49La deuxième dimension renvoie à l’adoption d’une posture réflexive et d’une analyse nuancée des impacts des technologies en vue d’identifier des solutions numériques aussi bien pour la pratique de classe que pour l’environnement. Sans doute, au Sénégal, peu d’enseignants en exercice et en formation ont l’occasion de s’engager dans une réflexion soutenue et systématique sur et à propos de la pratique du numérique avec l’aide d’un formateur expérimenté comme celui de notre étude. La plupart des enseignants en exercice réfléchissent de façon non systématique et informelle, et se contentent d’appliquer les instructions de l’institution. D’autres se fient à leur expérience et à leur intuition pour s’orienter dans leur carrière avec toutes les limites au changement que cela peut impliquer.

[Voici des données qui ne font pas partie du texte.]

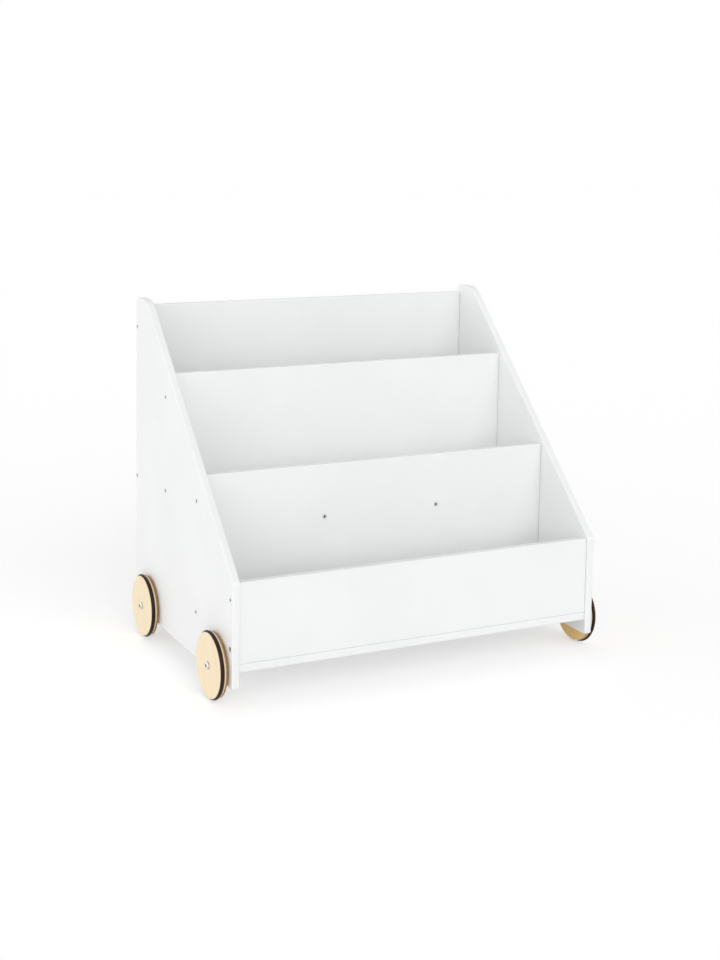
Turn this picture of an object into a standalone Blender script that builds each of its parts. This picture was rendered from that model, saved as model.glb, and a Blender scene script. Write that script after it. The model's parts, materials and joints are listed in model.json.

50La troisième dimension suggère de penser la sobriété numérique non uniquement comme une contrainte plus ou moins institutionnelle, mais de l’inclure dans une façon d’être et de revenir à, ou maintenir, des savoirs ancestraux, une culture qui fut sobre tant que la débauche énergétique n’avait pas déferlé sur le monde. Mais, au Sénégal, comme le travail de l’enseignant est de plus en plus dirigé par les initiatives politiques de l’État et surveillé de très près, les inspecteurs de l’éducation en charge de la formation continue se limitent à une réflexion d’ordre « technique », c’est-à-dire à une forme d’évaluation de la pratique conduisant à une prolétarisation du métier d’enseignant. Nous pouvons dès lors suggérer que pour parvenir à la sobriété numérique, il est essentiel que les enseignants sénégalais accèdent à un niveau supérieur de réflexion en dépassant la contrainte du réchauffement climatique par un recours aux valeurs traditionnelles, aux Savoirs Écologiques Traditionnels (SET) et en s’engageant également dans les modèles de pratique réflexive en duo décrits ici, car cela leur permettrait de renforcer la relation entre la réflexivité, la construction de la pratique et l’usage d’un numérique véritablement responsable soucieux des enjeux climatiques de la planète.